Lastly, appellant charges that Appellee Duarte violated HRS § 76-29 by falsifying his application for the Equipment Operator IV position.

HRS § 76-29 provides that "No person who has committed or attempted any deception or fraud in connection with any application or examination, shall be eligible for any appointment in the civil service." Thus, the question that must be resolved before any action may be taken against Appellee Duarte is whether he did falsify his application.

This was the very question that was litigated in Santos v. Amemiya, supra, in which appellant instituted action against the State's attorney general for failing to prosecute Duarte as he was required to under HRS § 26-7,[13] and against the State's director of personnel for failing to investigate Duarte and enforce HRS § 76-29.

*969 On May 24, 1978, the circuit court mandated that the attorney general investigate Santos' allegations as to the falsity of Duarte's application and if true, to prosecute Appellee Duarte and decreed "that the State of Hawaii, Department of Personnel Services, is not mandated to carry out the provisions of Hawaii Revised Statutes, section 76-48, since Plaintiff did not exhaust the remedies available to him."

Later on February 14, 1979, the circuit court dismissed the case against the attorney general after the attorney general's filing of his investigative report. A dismissal, without more is considered an adjudication on the merits under HRCP Rule 41(b).[14] No appeal was taken from the dismissal.

Appellee Duarte, although not a party to the previous action nor a privy of a party in such action, can raise collateral estoppel defensively to preclude appellant who was a party to the previous suit and who raised the issue of the falsity of Duarte's application from relitigating that issue. Ellis v. Crockett, supra; Bernhardt v. Bank of America Nat'l Trust and Savings Ass'n., 19 Cal. 2d 807, 122 P.2d 892 (1942).

Finding no error, we affirm the judgment.



15.01 It shall be the intention of the parties that any grievance which arises out of alleged Employer violation, misinterpretation, or misapplication of the Agreement, its attachments, exhibits, and appendices, hereafter referred to as the Agreement, shall be resolved in accordance with provisions set forth herein. [Emphasis added.]

[2] 16.06

a. When making promotions, one of the following options shall be utilized:

1. Non-competitive promotion

2. Intra-departmental competitive promotion

3. Inter-departmental competitive promotion

b. For non-competitive promotions, all notices to fill authorized vacancies shall be posted on appropriate bulletin boards for at least ten (10) calendar days prior to the closing date for receipt of applications. If the Employer does not post the notices for the specified number of days as provided in this section or in the personnel rules and regulations, the employee shall be entitled to submit a late application.

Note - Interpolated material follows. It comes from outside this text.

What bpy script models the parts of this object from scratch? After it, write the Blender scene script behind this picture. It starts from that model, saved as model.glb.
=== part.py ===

c. Whenever the qualifications between the qualified applicants are relatively equal, the employee with the greatest length of Baseyard, Workplace or Institution Workplace seniority shall receive the promotion.

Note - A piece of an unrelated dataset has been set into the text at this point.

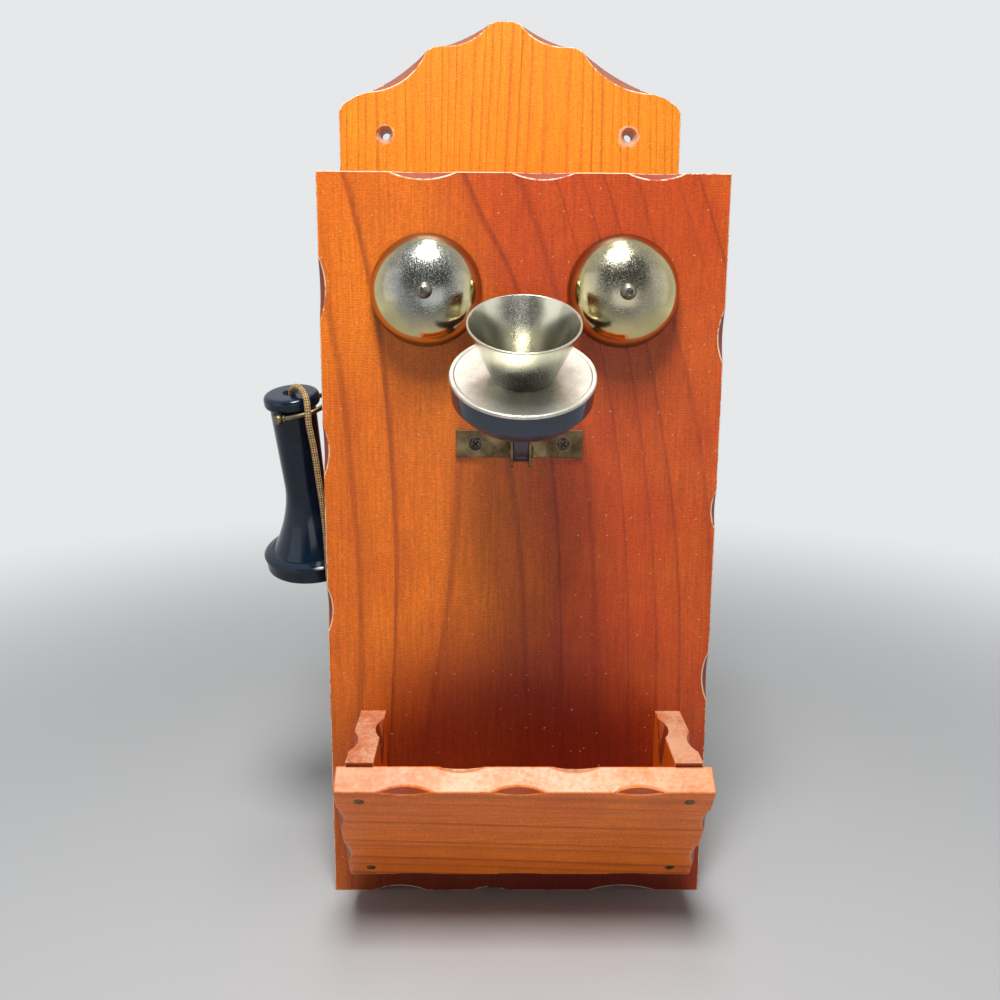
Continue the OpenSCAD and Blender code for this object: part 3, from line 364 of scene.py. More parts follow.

d. In the event a senior employee applies for a promotion and is denied the promotion, if he so requests, he shall be given a written statement of the reasons for denial.

[3] HRS § 89-13(a)(8)

[§ 89-13] Prohibited practices; evidence of bad faith. (a) It shall be a prohibited practice for a public employer or its designated representative wilfully to:

(8) violate the terms of a collective bargaining agreement.

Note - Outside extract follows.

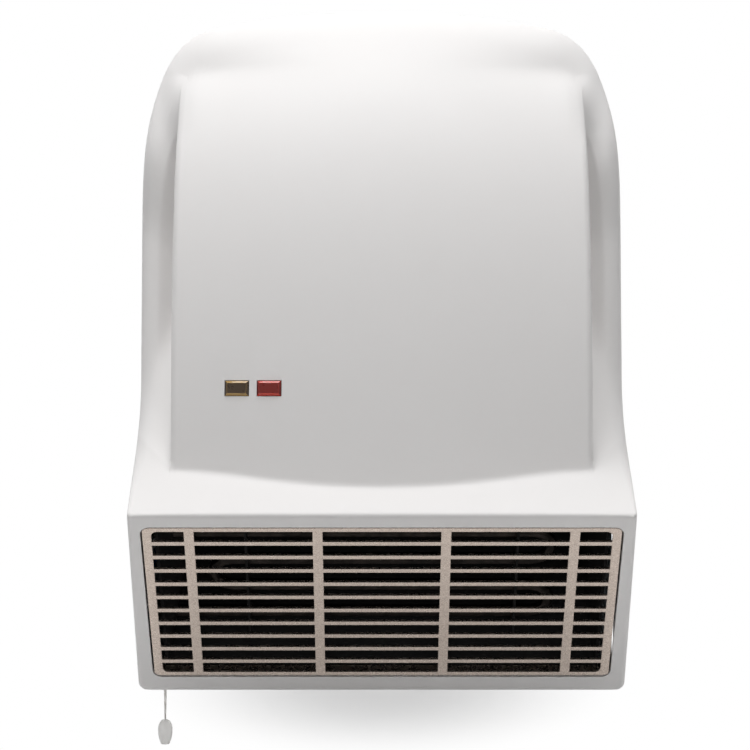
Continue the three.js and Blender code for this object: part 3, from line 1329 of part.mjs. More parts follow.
// The collar that guides the cord through the casing's underside.
function makeCordBush() {
  const underFace = underside(CORD_DEPTH) - BUSH_LIFT - CLEARANCE;
  const top = BUSH_SEAT + BUSH_RING;
  const bush = join(
    cylinderZ(BUSH_FLANGE, underFace - 1.3, underFace, CORD_X, CORD_DEPTH, 20),
    cylinderZ(BUSH_RADIUS, underFace - 0.5, top, CORD_X, CORD_DEPTH, 20),
    cylinderZ(BUSH_RADIUS + 1.1, BUSH_SEAT, top, CORD_X, CORD_DEPTH, 20),
  );
  return cut(bush, cylinderZ(BUSH_BORE, underFace - 2, top + 1, CORD_X, CORD_DEPTH, 16));
}

function makeCord() {
  const down = vec(0, 0, -1);
  const steps = 12;
  const stations = Array.from({ length: steps + 1 }, (_, k) => {
    const z = mix(CORD_TOP, TOGGLE_TOP + CLEARANCE, k / steps);
    return { point: at(CORD_X, CORD_DEPTH, z), along: down };
  });
  return stationRod(stations, CORD_RADIUS, 8);
}

// An acorn: a round shoulder, its widest below it, and a flat foot.
function makeToggle() {
  const profile = [[0, 0], [1.3, 0.1], [2.6, 1], [3.5, 2.6], [TOGGLE_RADIUS, 5.2]]
    .concat([[TOGGLE_RADIUS * 0.97, 7.6], [TOGGLE_RADIUS * 0.82, 10.6], [TOGGLE_RADIUS * 0.6, TOGGLE_HEIGHT]])
    .concat([[0, TOGGLE_HEIGHT]])
    .map(([r, drop]) => new THREE.Vector2(r, TOGGLE_TOP - drop))
    .reverse();
  return new THREE.LatheGeometry(profile, 20).rotateX(Math.PI / 2).translate(CORD_X, -CORD_DEPTH, 0);
}

add("pull_switch", makeSwitchBody(), blackPlastic);
add("pull_plunger", makePlunger(), whitePlastic);
add("pull_spring", makeSpring(), darkSteel);
add("cord_bush", makeCordBush(), whitePlastic);
add("pull_cord", makeCord(), cordNylon);
add("cord_toggle", makeToggle(), whitePlastic);

// ---------------------------------------------------------------- terminals, clamp and inner leads

const TERMINAL_HALF = (TERMINAL_WAYS * TERMINAL_PITCH) / 2;
const TERMINAL_BOTTOM = TERMINAL_Z - TERMINAL_HEIGHT / 2;
const TERMINAL_FRONT = SEAT + TERMINAL_DEPTH;
const BARREL_RADIUS = 2.6;
const BARREL_BORE = 1.6;
const BARREL_DEPTH = SEAT + 6;
const TERMINAL_SCREW = 1.4;
const TERMINAL_TOP = TERMINAL_BOTTOM + TERMINAL_HEIGHT;
const TERMINAL_LEFT = TERMINAL_X - TERMINAL_HALF;
const terminalWays = Array.from(
  { length: TERMINAL_WAYS },
  (_, k) => TERMINAL_LEFT + (k + 0.5) * TERMINAL_PITCH,
);

function makeTerminalBlock() {
  const right = TERMINAL_X + TERMINAL_HALF;
  const block = box(TERMINAL_LEFT, right, SEAT, TERMINAL_FRONT, TERMINAL_BOTTOM, TERMINAL_TOP);
  const [barrel, shank] = [BARREL_RADIUS + CLEARANCE, TERMINAL_SCREW + 2 * CLEARANCE];
  const tools = terminalWays.flatMap((x) => [
    cylinderZ(barrel, TERMINAL_BOTTOM - 1, TERMINAL_TOP + 1, x, BARREL_DEPTH, 16),
    cylinderDepth(shank, BARREL_DEPTH, TERMINAL_FRONT + 1, x, TERMINAL_Z, 12),
  ]);
  return cut(block, ...tools);
}

function makeBarrel(x) {
  const half = TERMINAL_HEIGHT / 2 - 2;
  const body = cylinderZ(BARREL_RADIUS, TERMINAL_Z - half, TERMINAL_Z + half, x, BARREL_DEPTH, 14);
  const bore = cylinderZ(BARREL_BORE, TERMINAL_Z - half - 1, TERMINAL_Z + half + 1, x, BARREL_DEPTH, 12);
  const tapped = TERMINAL_SCREW + CLEARANCE;
  return cut(body, bore, cylinderDepth(tapped, BARREL_DEPTH, TERMINAL_FRONT, x, TERMINAL_Z, 12));
}

const makeTerminalScrew = (x) =>
  cylinderDepth(TERMINAL_SCREW, BARREL_DEPTH + 0.9, TERMINAL_FRONT - 1.5, x, TERMINAL_Z, 10);

function makeClamp() {
  const bar = box(
    TERMINAL_X - CLAMP_LENGTH / 2,
    TERMINAL_X + CLAMP_LENGTH / 2,
    CLAMP_DEPTH,
    CLAMP_DEPTH + CLAMP_THICKNESS,
    CLAMP_Z - CLAMP_BAR / 2,
    CLAMP_Z + CLAMP_BAR / 2,
  );
  const past = CLAMP_DEPTH + CLAMP_THICKNESS + 1;
  const saddle = cylinderZ(4.2, CLAMP_Z - CLAMP_BAR, CLAMP_Z + CLAMP_BAR, TERMINAL_X, CLAMP_DEPTH - 1.6, 20);
  const holes = [-CLAMP_SCREW_X, CLAMP_SCREW_X].map((x) =>
    cylinderDepth(SCREW_RADIUS + CLEARANCE, CLAMP_DEPTH - 1, past, TERMINAL_X + x, CLAMP_Z, 12),
  );
  return cut(bar, saddle, ...holes);
}

function makeClampScrew(x) {
  const headBase = CLAMP_DEPTH + CLAMP_THICKNESS + CLEARANCE;
  const length = headBase - PLATE_THICKNESS + 1;
  const geometry = screw(SCREW_RADIUS, length, SCREW_HEAD, 1.8);
  return geometry.rotateX(Math.PI).translate(TERMINAL_X + x, -headBase + length, CLAMP_Z);
}

// A place beside the left wall of the casing.
const fromLeft = (inset) => inset - HALF_WIDTH;

// A lead along hand-placed points, each [x, d, z].
function lead(points) {
  const curve = new THREE.CatmullRomCurve3(points.map(([x, d, z]) => at(x, d, z)));
  return rod(curve, LEAD_RADIUS, 14, 6);
}

const leadStart = TERMINAL_BOTTOM - 1;
const elementEnd = (s) => {
  const p = onOutlet(ELEMENT_END_X - LEAD_GAP, s, -ELEMENT_BEHIND);
  return [p.x, -p.y, p.z];
};
const [firstX, firstD, firstZ] = elementEnd(ELEMENT_FIRST);
const [lastX, lastD, lastZ] = elementEnd(ELEMENT_LAST);

add("terminal_block", makeTerminalBlock(), whitePlastic);
terminalWays.forEach((x, k) => add(`terminal_barrel_${k + 1}`, makeBarrel(x), brass));
terminalWays.forEach((x, k) => add(`terminal_screw_${k + 1}`, makeTerminalScrew(x), darkSteel));
add("cable_clamp", makeClamp(), whitePlastic);
add("clamp_screw_left", makeClampScrew(-CLAMP_SCREW_X), darkSteel);
add("clamp_screw_right", makeClampScrew(CLAMP_SCREW_X), darkSteel);
add(
  "lead_live",
  lead([
    [terminalWays[0], BARREL_DEPTH, leadStart],
    [terminalWays[0] - 3, 11, 62],
    [fromLeft(35.7), 12, 54],
    [fromLeft(30.7), 13, -20],
    [fromLeft(25.7), 13, -90],
    [CORD_X - 4, 12, BODY_TOP + 14],
    [CORD_X - 4, 12, BODY_TOP + CLEARANCE],
  ]),
  leadBrown,
);
add(
  "lead_switched",
  lead([
    [CORD_X + 5, 18, BODY_TOP + CLEARANCE],
    [CORD_X + 6, 18, BODY_TOP + 14],
    [fromLeft(30.7), 22, -60],
    [fromLeft(36.7), 24, -24],
    [fromLeft(30.7), CUTOUT_DEPTH - 16, -12],
    [CUTOUT_OUTER - 5, CUTOUT_DEPTH - 4, CUTOUT_Z + 1],
    [CUTOUT_OUTER - LEAD_GAP, CUTOUT_DEPTH - 3, CUTOUT_Z + 1],
  ]),
  leadWhite,
);
add(
  "lead_element",
  lead([
    [CUTOUT_OUTER - LEAD_GAP, CUTOUT_DEPTH + 3, CUTOUT_Z - 3],
    [CUTOUT_OUTER - 4, CUTOUT_DEPTH + 4, CUTOUT_Z - 6],
    [fromLeft(29.2), 78, LIP_HEIGHT + 45],
    [fromLeft(27.7), 82, LIP_HEIGHT + 23],
    [fromLeft(18.7), 90, LIP_HEIGHT + 3],
    [firstX - 4, firstD - 3, firstZ + 6],
    [firstX - 2, firstD, firstZ],
    [firstX, firstD, firstZ],
  ]),
  leadWhite,
);
add(
  "lead_neutral",
  lead([
    [terminalWays[1], BARREL_DEPTH, leadStart],
    [terminalWays[1] - 6, 19, 66],
    [fromLeft(33.7), 20, 52],
    [fromLeft(14.7), 18, 0],
    [fromLeft(11.7), 22, -60],
    [fromLeft(10.2), 40, LIP_HEIGHT - 26],
    [lastX - 4.5, lastD - 5, lastZ + 9],
    [lastX - 2, lastD, lastZ],
    [lastX, lastD, lastZ],
  ]),
  leadBlue,
);
add(
  "lead_motor",
  lead([
    [terminalWays[2], BARREL_DEPTH, leadStart],
    [terminalWays[2] + 6, 12, 64],
    [0, 12, 58],
    [MOTOR_START - 12, 16, 56],
    [MOTOR_START + 6, 28, STACK_TOP + 6],
    [MOTOR_START + 9, FAN_DEPTH - COIL_HALF_WIDTH, STACK_TOP + 6],
  ]),
  leadBlue,
);

export default heater;
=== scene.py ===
"""A bathroom wall fan heater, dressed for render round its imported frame."""

import math
from contextlib import contextmanager

import bmesh
import bpy
import numpy as np
from bpy.props import FloatProperty, FloatVectorProperty, IntProperty, PointerProperty
from mathutils import Matrix, Vector


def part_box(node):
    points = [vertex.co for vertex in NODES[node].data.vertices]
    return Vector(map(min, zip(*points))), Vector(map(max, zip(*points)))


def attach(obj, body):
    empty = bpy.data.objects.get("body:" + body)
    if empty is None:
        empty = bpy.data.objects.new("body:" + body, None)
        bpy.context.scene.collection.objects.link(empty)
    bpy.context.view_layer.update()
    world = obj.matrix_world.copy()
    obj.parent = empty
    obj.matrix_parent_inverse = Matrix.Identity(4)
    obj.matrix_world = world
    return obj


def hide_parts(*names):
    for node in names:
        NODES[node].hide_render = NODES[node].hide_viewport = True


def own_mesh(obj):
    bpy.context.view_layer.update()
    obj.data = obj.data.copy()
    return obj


bl_info = {
    "name": "Bathroom Fan Heater",
    "version": (1, 0, 0),
    "blender": (4, 5, 0),
    "location": "3D View > Sidebar > Heater",
    "description": "Models the pieces of a pull-cord wall fan heater",
    "category": "Object",
}

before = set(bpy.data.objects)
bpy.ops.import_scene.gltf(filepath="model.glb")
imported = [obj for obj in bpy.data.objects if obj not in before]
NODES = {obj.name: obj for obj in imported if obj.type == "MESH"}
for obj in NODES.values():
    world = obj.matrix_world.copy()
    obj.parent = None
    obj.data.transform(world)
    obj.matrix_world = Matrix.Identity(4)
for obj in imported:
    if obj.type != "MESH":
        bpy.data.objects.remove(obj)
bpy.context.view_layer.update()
MM = 0.001

# ------------------------------ sizes, in millimetres

# Outline of the casing on the wall
TOP = 186.5
BOTTOM = -186.5
HALF_WIDTH = 131.7
TOP_RADIUS = 440.0
ARCH_HALF = 94.4
CORNER_DROP = 140.8
CORNER_PULL_TOP = 34.6
CORNER_PULL_SIDE = 67.2
BOTTOM_CORNER = 6.0
BOTTOM_CORNER_STEPS = 6
SIDE_DRAFT = 0.0283
WALL = 2.5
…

[4] Dept. of Trans. v. HPERB & Santos, Civ. No. 51437 (1st Cir. Ct. Hawaii Mar. 21, 1979).

[5] The circuit court's review of decisions by administrative agencies is governed by HRS § 91-14(g) (1976).

[6] Our review of the circuit court's review of decision by administrative agencies is governed by HRS § 91-15 (1976).

[7] Santos v. Amemiya, Civ. No. 1891 (5th Cir. Ct. Hawaii Mar. 21, 1979).

[8] Supra, n. 3.

[9] With respect to tests and/or examination used for promotional purposes, the Employer assures the Union that continuing efforts will be made to devise such test and/or examinations that directly relate the tests and/or examination to the skills, abilities, and qualifications actually required for the class.

[10] Supra, n. 4.

[11] HRS § 89-13(b)(1), (3), (5)

(b) It shall be a prohibited practice for a public employee or for an employee organization or its designated agent wilfully to:

(1) Interfere, restrain, or coerce any employee in the exercise of any right guaranteed under this chapter;

(3) Refuse to participate in good faith in the mediation, fact-finding and arbitration procedures set forth in section 89-11;

(5) Violate the terms of a collective bargaining agreement.

[12] In Winslow v. State, supra, it was held that under HRS § 89-14 prohibited practices whether committed by the employer, employee, or employee organization can be taken before HPERB or in a court of competent jurisdiction.

[13] HRS § 26-7

§ 26.7 Department of the attorney general. The department of the attorney general shall be headed by a single executive to be known as the attorney general.

The department shall ..., unless otherwise provided by law, prosecute cases involving violations of state laws and cases involving agreements, uniform laws, or other matters which are enforceable in the courts of the State. * * *

[14] HRCP Rule 41(b)

* * * Unless the court in its order for dismissal otherwise specifies, a dismissal under this subdivision and any dismissal not provided for in this rule, other than a dismissal for lack of jurisdiction, for improper venue, or for failure to join a party under Rule 19, operates as an adjudication upon the merits.